That very afternoon she signed up for the next monthly tronicar excursion. She had nearly two weeks to wait and she counted the days. One afternoon when she was sleeping in the foamease chair she had a new nightmare. She dreamed that she became ill and pressed the Dispensary button. In the prescribed three minutes two State hospital men appeared. One of them winked at the other and they both smiled slyly at her. Then she noticed that the one who had winked held something behind his back. It was a big folded plastic bag. She awoke with a scream.

On the morning set for the tronicar excursion, she stuffed some personal items in a small kit and went outside to wait. The tronicar driver was supposed to stop and touch her signal chime, but she was taking no chances. She waited nearly an hour, afraid the car might come early. When it finally swung into view down the street, she hurried to the ramp.

After the tronicar had picked up its cargo of State wards and left the immediate prefab area, the driver began an oral travelogue, describing new buildings, sites and developments as the car sped past. She scarcely heard his monotonous speel droning over the speaker system.
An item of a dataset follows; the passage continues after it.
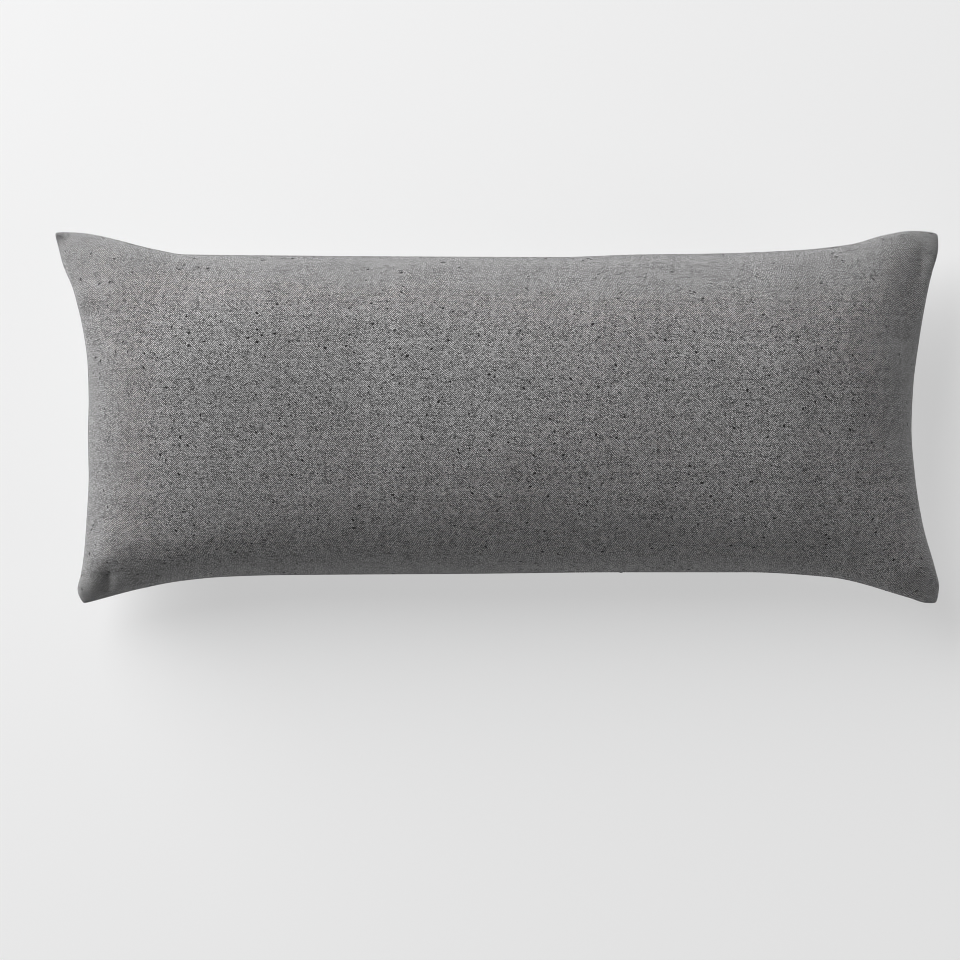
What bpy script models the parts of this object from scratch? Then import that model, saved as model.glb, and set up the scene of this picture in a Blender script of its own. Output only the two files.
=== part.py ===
"""A long filled cushion with a knife-edge seam, lying on its back.

Metres, +Z up. X runs along the cushion and Y across it. The origin is on the
surface that the cushion lies on, under the middle of its outline.
"""

from collections import namedtuple
import math

import bmesh
import bpy
from mathutils import Vector

# Size of the whole cushion
LENGTH = 0.876            # along X, over the furthest ears
DEPTH = 0.369             # along Y, over the furthest ears
SEAM_HEIGHT = 0.076       # the seam's mean height above the surface
FRONT_CROWN = 0.086       # how far the filling lifts the front above the seam
BACK_CROWN = 0.094        # how far the back would hang below the seam in the air
SEAM_THICKNESS = 0.0028   # the turned-in edges of both panels

# How the crown runs from seam to seam: a larger flatness keeps the middle
# level for longer, and a smaller steepness rises faster from the seam.
LENGTH_FLATNESS = 4.8
LENGTH_STEEPNESS = 0.57
DEPTH_FLATNESS = 2.5
DEPTH_STEEPNESS = 0.64
REST_SOFTNESS = 0.005     # height over which the back rounds into its flat rest

# The ears hold little filling
EAR_REACH = 0.060
EAR_THINNING = 0.45
EAR_SHARPNESS = 1.0       # how little the smoothing rounds the ears' tips, up to 1
LIFT_FADE = 3             # power at which an ear's lift fades along its two seams
RELIEF_FADE = 3.0         # how soon lumps and folds reach full strength off the seam

# Grid of the smooth cage, with cells crowded towards the seams
CELLS_ALONG = 32
CELLS_ACROSS = 16
CROWDING = 0.62
SMOOTHING_LEVELS = 1

# Corners of the outline, as shares of the length and depth from the middle,
# and how far each ear's tip stands above the mean height of the seam
Corner = namedtuple("Corner", "along across lift")
CORNERS = {
    "far_left": Corner(-0.500, 0.500, 0.004),
    "far_right": Corner(0.499, 0.497, -0.004),
    "near_left": Corner(-0.469, -0.500, -0.008),
    "near_right": Corner(0.498, -0.499, 0.002),
}

# Each side's seam is drawn in from the straight line between its two corners.
# A row is a place along that line, as a share of it, and the distance inwards.
Draw = namedtuple("Draw", "share inwards")
FAR_SIDE = (
    Draw(0.000, 0.0000),
    Draw(0.030, 0.0025),
    Draw(0.118, 0.0190),
    Draw(0.150, 0.0240),
    Draw(0.570, 0.0250),
    Draw(0.840, 0.0170),
    Draw(0.900, 0.0108),
    Draw(0.940, 0.0020),
    Draw(0.970, -0.0016),
    Draw(1.000, 0.0000),
)
NEAR_SIDE = (
    Draw(0.000, 0.0000),
    Draw(0.068, 0.0136),
    Draw(0.115, 0.0208),
    Draw(0.165, 0.0240),
    Draw(0.370, 0.0264),
    Draw(0.640, 0.0302),
    Draw(0.800, 0.0292),
    Draw(0.872, 0.0250),
    Draw(0.968, 0.0050),
    Draw(1.000, 0.0000),
)
LEFT_SIDE = (
    Draw(0.000, 0.0000),
    Draw(0.085, 0.0060),
    Draw(0.164, 0.0160),
    Draw(0.290, 0.0228),
    Draw(0.440, 0.0228),
    Draw(0.590, 0.0184),
    Draw(0.766, 0.0114),
    Draw(0.880, 0.0036),
    Draw(0.955, -0.0034),
    Draw(1.000, 0.0000),
)
RIGHT_SIDE = (
    Draw(0.000, 0.0000),
    Draw(0.120, 0.0066),
    Draw(0.290, 0.0188),
    Draw(0.420, 0.0252),
    Draw(0.530, 0.0274),
    Draw(0.655, 0.0242),
    Draw(0.785, 0.0160),
    Draw(0.915, 0.0034),
    Draw(0.965, -0.0010),
    Draw(1.000, 0.0000),
)

# Soft swellings of the filling, and hollows where the height is negative: the
# middle of each on the front, its height, and its reach along and across
Lump = namedtuple("Lump", "x y height reach_along reach_across")
LUMPS = (
    Lump(-0.290, 0.070, 0.0025, 0.090, 0.070),
    Lump(-0.100, -0.030, -0.0020, 0.100, 0.060),
    Lump(0.060, 0.050, 0.0022, 0.080, 0.080),
    Lump(0.190, -0.040, -0.0026, 0.070, 0.080),
    Lump(0.300, 0.030, 0.0024, 0.070, 0.070),
)

# Soft folds that run in from the ears and the left seam: a trough on the
# front from one point to another, its half width and its depth
Fold = namedtuple("Fold", "start_x start_y end_x end_y half_width depth")
FOLDS = (
    Fold(0.416, 0.172, 0.392, 0.082, 0.015, 0.0045),
    Fold(-0.392, -0.163, -0.372, -0.140, 0.013, 0.0045),
    Fold(-0.418, 0.108, -0.396, 0.106, 0.009, 0.0030),
    Fold(0.424, -0.170, 0.396, -0.140, 0.013, 0.0025),
    Fold(-0.422, 0.166, -0.390, 0.140, 0.012, 0.0020),
)

CLOTH_GREY = (0.205, 0.203, 0.204, 1.0)
CLOTH_ROUGHNESS = 0.95


def clear_scene():
    for existing in list(bpy.data.objects):
        bpy.data.objects.remove(existing, do_unlink=True)


def inward_draw(rows, share):
    """The inward draw at a share of the side, on a curve that never overshoots its rows."""
    slopes = [(b.inwards - a.inwards) / (b.share - a.share) for a, b in zip(rows, rows[1:])]

    def tangent(row):
        if row == 0 or row == len(slopes):
            return slopes[min(row, len(slopes) - 1)]
        before, after = slopes[row - 1], slopes[row]
        return 2 * before * after / (before + after) if before * after > 0 else 0.0

    first = max(row for row in range(len(slopes)) if row == 0 or rows[row].share <= share)
    low, high = rows[first], rows[first + 1]
    run = high.share - low.share
    t = (share - low.share) / run
    return (
        (1 + 2 * t) * (1 - t) ** 2 * low.inwards
        + t * (1 - t) ** 2 * run * tangent(first)
        + t * t * (3 - 2 * t) * high.inwards
        - t * t * (1 - t) * run * tangent(first + 1)
    )


def corner_point(name):
    corner = CORNERS[name]
    return Vector((corner.along * LENGTH, corner.across * DEPTH, corner.lift))


def seam_point(start, end, rows, share):
    """A point of the seam between two corners, given clockwise as seen from above."""
    first, last = corner_point(start), corner_point(end)
    run = last - first
    inwards = Vector((run.y, -run.x, 0.0)).normalized()
    lift = (1 - share) ** LIFT_FADE * first.z + share ** LIFT_FADE * last.z
    point = first.lerp(last, share) + inwards * inward_draw(rows, share)
    return Vector((point.x, point.y, lift))


def mirrored(rows):
    """The same side, read from its other corner."""
    return [Draw(1 - row.share, row.inwards) for row in reversed(rows)]


def seam_plane(along, across):
    """A point of the patch that the four seams span, from the near left corner."""
    far = seam_point("far_left", "far_right", FAR_SIDE, along)
    near = seam_point("near_right", "near_left", mirrored(NEAR_SIDE), 1 - along)
    left = seam_point("near_left", "far_left", mirrored(LEFT_SIDE), across)
    right = seam_point("far_right", "near_right", RIGHT_SIDE, 1 - across)
    corners = (
        corner_point("near_left") * (1 - along) * (1 - across)
        + corner_point("near_right") * along * (1 - across)
        + corner_point("far_left") * (1 - along) * across
        + corner_point("far_right") * along * across
    )
    return near.lerp(far, across) + left.lerp(right, along) - corners


def swell(share, flatness, steepness):
    """How full the cushion is between two seams, from 0 at either to 1 in the middle."""
    return max(0.0, 1 - abs(2 * share - 1) ** flatness) ** steepness


def filling(point, along, across):
    """How full the cushion is at a place, from 0 at the seams to 1 in the middle."""
    nearest_ear = min((point.xy - corner_point(name).xy).length for name in CORNERS)
    thinning = 1 - EAR_THINNING * math.exp(-((nearest_ear / EAR_REACH) ** 2))
    lengthways = swell(along, LENGTH_FLATNESS, LENGTH_STEEPNESS)
    crossways = swell(across, DEPTH_FLATNESS, DEPTH_STEEPNESS)
    return lengthways * crossways * thinning


def lump_height(x, y):
    return sum(
        lump.height
        * math.exp(-(((x - lump.x) / lump.reach_along) ** 2))
        * math.exp(-(((y - lump.y) / lump.reach_across) ** 2))
        for lump in LUMPS
    )


def fold_depth(x, y):
    """How deep the folds are at a place; each is a round trough with tapered ends."""
    total = 0.0
    for fold in FOLDS:
        start = Vector((fold.start_x, fold.start_y))
        run = Vector((fold.end_x, fold.end_y)) - start
        offset = Vector((x, y)) - start
        reached = min(max(offset.dot(run) / run.length_squared, 0.0), 1.0)
        aside = (offset - run * reached).length
        total += fold.depth * math.exp(-((aside / fold.half_width) ** 2))
    return total


def front_height(point, along, across):
    full = filling(point, along, across)
    relief = lump_height(point.x, point.y) - fold_depth(point.x, point.y)
    return SEAM_THICKNESS / 2 + FRONT_CROWN * full + relief * min(1.0, RELIEF_FADE * full)


def back_height(point, along, across):
    return -SEAM_THICKNESS / 2 - BACK_CROWN * filling(point, along, across)


def rested(height):
    """A height of the back above the surface, levelled where it would sink into it."""
    if height >= REST_SOFTNESS:
        return height
    if height <= -REST_SOFTNESS:
        return 0.0
    return (height + REST_SOFTNESS) ** 2 / (4 * REST_SOFTNESS)


def crowded(index, count):
    """A cell boundary's share of the way, with smaller cells near both ends."""
    even = index / count
    rounded = 0.5 - 0.5 * math.cos(math.pi * even)
    return even + CROWDING * (rounded - even)


def add_panel(cage, height_over_seam):
    """One panel of the cover as a grid, and its edges round the seam."""
    sharpness = cage.verts.layers.float.get("crease_vert") or cage.verts.layers.float.new("crease_vert")
    created = bmesh.ops.create_grid(
        cage, x_segments=CELLS_ALONG, y_segments=CELLS_ACROSS, size=0.5
    )["verts"]
    for vertex in created:
        if len(vertex.link_faces) == 1:
            vertex[sharpness] = EAR_SHARPNESS
        column = round((vertex.co.x + 0.5) * CELLS_ALONG)
        row = round((vertex.co.y + 0.5) * CELLS_ACROSS)
        along = crowded(column, CELLS_ALONG)
        across = crowded(row, CELLS_ACROSS)
        point = seam_plane(along, across)
        height = SEAM_HEIGHT + point.z + height_over_seam(point, along, across)
        vertex.co = (point.x, point.y, rested(height))
    return [edge for edge in cage.edges if edge.is_boundary and edge.verts[0] in set(created)]


def cushion_mesh():
    """Two crowned panels joined round the seam, as one closed cage."""
    cage = bmesh.new()
    seams = add_panel(cage, front_height)
    seams += add_panel(cage, back_height)
    bmesh.ops.bridge_loops(cage, edges=seams)
    bmesh.ops.recalc_face_normals(cage, faces=cage.faces)
    mesh = bpy.data.meshes.new("cushion")
    cage.to_mesh(mesh)
    cage.free()
    mesh.shade_smooth()
    return mesh


def cloth_material():
    material = bpy.data.materials.new("woven_cloth")
    material.use_nodes = True
    shader = material.node_tree.nodes["Principled BSDF"]
    shader.inputs["Base Color"].default_value = CLOTH_GREY
    shader.inputs["Roughness"].default_value = CLOTH_ROUGHNESS
    shader.inputs["Metallic"].default_value = 0.0
    return material


def evaluated_box(piece):
    """The lowest and highest corners of a piece with its modifiers."""
    bpy.context.view_layer.update()
    shaped = piece.evaluated_get(bpy.context.evaluated_depsgraph_get())
    places = [shaped.matrix_world @ vertex.co for vertex in shaped.data.vertices]
    low = Vector(min(place[axis] for place in places) for axis in range(3))
    high = Vector(max(place[axis] for place in places) for axis in range(3))
    return low, high


def fit_outline(piece):
    """Bring the smoothed cushion to its full length and depth, centred on the origin."""
    low, high = evaluated_box(piece)
    middle = (low + high) / 2
    along = LENGTH / (high.x - low.x)
    across = DEPTH / (high.y - low.y)
    for vertex in piece.data.vertices:
        vertex.co.x = (vertex.co.x - middle.x) * along
        vertex.co.y = (vertex.co.y - middle.y) * across


def build_cushion(collection):
    cushion = bpy.data.objects.new("cushion", cushion_mesh())
    collection.objects.link(cushion)
    cushion.data.materials.append(cloth_material())
    smoothing = cushion.modifiers.new("smoothing", "SUBSURF")
    smoothing.levels = SMOOTHING_LEVELS
    smoothing.render_levels = SMOOTHING_LEVELS
    fit_outline(cushion)
    return cushion


def main():
    clear_scene()
    collection = bpy.data.collections.new("long_cushion")
    bpy.context.scene.collection.children.link(collection)
    build_cushion(collection)


main()
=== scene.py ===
import math

import bpy
import numpy as np
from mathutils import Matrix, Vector


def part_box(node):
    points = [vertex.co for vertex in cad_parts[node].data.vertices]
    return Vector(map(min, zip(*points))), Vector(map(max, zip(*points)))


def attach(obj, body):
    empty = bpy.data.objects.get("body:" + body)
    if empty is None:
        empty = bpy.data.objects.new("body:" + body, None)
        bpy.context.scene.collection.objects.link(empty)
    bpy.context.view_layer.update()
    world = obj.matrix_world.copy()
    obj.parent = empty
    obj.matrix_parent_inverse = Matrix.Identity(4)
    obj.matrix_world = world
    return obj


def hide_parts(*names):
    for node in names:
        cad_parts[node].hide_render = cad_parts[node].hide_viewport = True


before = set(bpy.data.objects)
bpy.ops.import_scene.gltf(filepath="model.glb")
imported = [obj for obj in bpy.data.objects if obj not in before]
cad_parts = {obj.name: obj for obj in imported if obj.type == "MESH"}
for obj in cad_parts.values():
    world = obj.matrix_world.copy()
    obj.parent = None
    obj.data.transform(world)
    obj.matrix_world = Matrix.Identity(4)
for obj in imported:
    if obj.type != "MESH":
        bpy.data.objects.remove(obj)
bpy.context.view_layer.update()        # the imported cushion, in metres, lying on its back
solidLow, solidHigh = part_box("cushion")
scene = bpy.context.scene

cover = {
    "length": solidHigh.x - solidLow.x,
    "depth": solidHigh.y - solidLow.y,
    "fill": 0.85,
    "cellsAlong": 150,       # quads along each panel while the cover settles
    "cellsAcross": 66,
    "crowding": 0.62,        # how much the cells shrink towards the seam
    "seamHeight": 0.076,     # the seam's mean height above the floor
    "frontCrown": 0.0865,    # how far the filling lifts the front above the seam
    "backCrown": 0.094,      # how far the back would hang below the seam in the air
    "lengthFlatness": 4.8,   # how flat the middle is, and how steep the crown leaves the seam
    "lengthSteepness": 0.57,
    "depthFlatness": 2.5,
    "depthSteepness": 0.64,
    "restSoftness": 0.005,   # height over which the back rounds into its flat rest
    "earReach": 0.060,       # the ears hold less filling than the rest
    "liftFade": 3,           # how fast an ear's lift fades along the seams
    "reliefFade": 3.0,       # how fast the swellings and folds fade towards the seam
    "unrollPasses": 500,     # passes that find each point's place on the flat cloth
    "creaseLimit": 0.5,      # a crease goes no deeper than this share of the filling's height
    "tipRounding": 0.0028,   # how far a rounded tip falls short of a sharp one
}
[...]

Her plans were made. When the car stopped in Newbridge, she would get off on some pretext and simply keep on going. She knew the tronicar excursions were tied to a rigid schedule. The driver would not wait for her very long.

Assuring him that she would return in five minutes, she got out in Newbridge and scurried away in the crowds. Once out of sight, she signaled for a cruisecab.

As the cab slid smoothly through city traffic toward the highway which skirted the dump, horrible doubts assailed her. Suppose Ralph had left? Suppose all of them had left? What would she do? Where could she go? The State owned the house. She did not possess any money. She would have to go back to the prefab, back to the trugrass lawn and the simulated maple tree, back to—Death. Once she had spoken it in her mind, she kept on repeating it. Death, death, death. She would have to go back to death. She would have to go back to death.

It became a refrain, ringing in her head. The crisp voice of the driver came through the partition tube, startling her. "This is the refuse area, lady. Where did you want to go?"

Her heart began to pound. She looked out the window, searching for landmarks. "About a mile yet. There's an old empty warehouse and then some catalpa trees. Right after that."

In a minute or two the cruisecab glided to a stop. She paid the driver and got out. Her heart was pounding so hard she could scarcely breathe.

"You want me to wait, lady?" The driver regarded her quizzically.